Post by Pype.Clicker »

The memory manager is usually providing many services. kernel-dedicated heap is one of them (and splitting it between process-specific kernel heap and system-wide kernel heap may sometimes be considered), allocating virtual addresses for 'objects' like programs image, stacks, shared libraries, mapped files etc. is another one.
Finally providing physical memory for virtual addresses is a third kind of service.

I have opted for a double-binary tree management of the virtual address space (to know which areas are free and which are used for some objects) i think Linux uses tree aswell. For other systems, honestly, i don't know too much ...
BI lazy

Re:mem manager

Post by BI lazy »

Well, I use tree memory management at the moment too.

But I only keep record of *used* areas on a per-process base. Free areas are simply handed back to the stack of phys. pages.

so, my memory manager service is responsible - in cooperation with the pager, which in future will be responsible for loading executables into the process adress space page by page - for creating processes and keeping track of their adress space. It's merely a linked list of process objects each of whose has attached a binary tree of allocated adress areas.

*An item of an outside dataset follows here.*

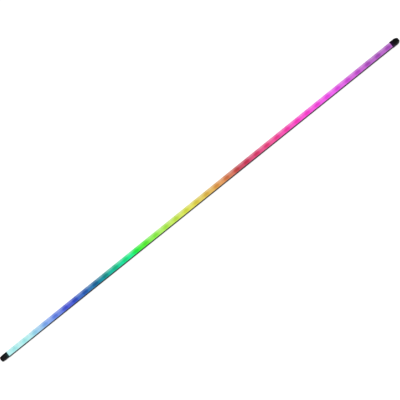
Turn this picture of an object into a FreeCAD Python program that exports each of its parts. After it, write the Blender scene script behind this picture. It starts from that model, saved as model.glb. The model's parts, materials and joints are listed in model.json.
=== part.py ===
import FreeCAD, Part
import math
import os

from FreeCAD import Vector

# LED light tube: a two metre studio tube with a half-round frosted cover over a half-round
# black extrusion. Millimetres. X runs along the tube, +Z is the way the light leaves, and the
# flat back lies on Z = 0. Everything is drawn about the tube's own axis and lifted when saved.

# ---------------------------------------------------------------- whole tube
OVERALL_LENGTH = 2000.0
BODY_LENGTH = 1926.0          # the lit part: cover and back channel
BODY_END = BODY_LENGTH / 2
BODY_RADIUS = 13.0
AXIS_HEIGHT = 12.0            # of the tube's axis above the flat back
FIT_GAP = 0.1                 # between fitted pieces that do not move
PAST = 1.0                    # how far a cutting shape runs past the surface it cuts
SAME_PLACE = 0.01             # two places closer than this are the same

# ---------------------------------------------------------------- back channel
LIP_HALF_WIDTH = 11.1         # inside the two lips that hold the cover
GROOVE_HALF_WIDTH = 11.55     # inside the snap grooves under the lips
LIP_DEPTH = 1.3
GROOVE_DEPTH = 2.5            # lower edge of the snap grooves, below the axis
DECK_TOP = -3.2               # top of the deck that carries the boards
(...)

I am still unsure of where to put the block cache. It would mean to split the filesystem management in a pure management process and a block cache driver which loads the required blocks from the block device in question. This could be done by the pager f. ex. It *would* ease file access for user processes, since a certain part of copying would vanish. - lots of decisions, really. Maybe it would be better to leave the *process loading* to the pager. such blocks needn't be kept in memory, would they?

stay safe.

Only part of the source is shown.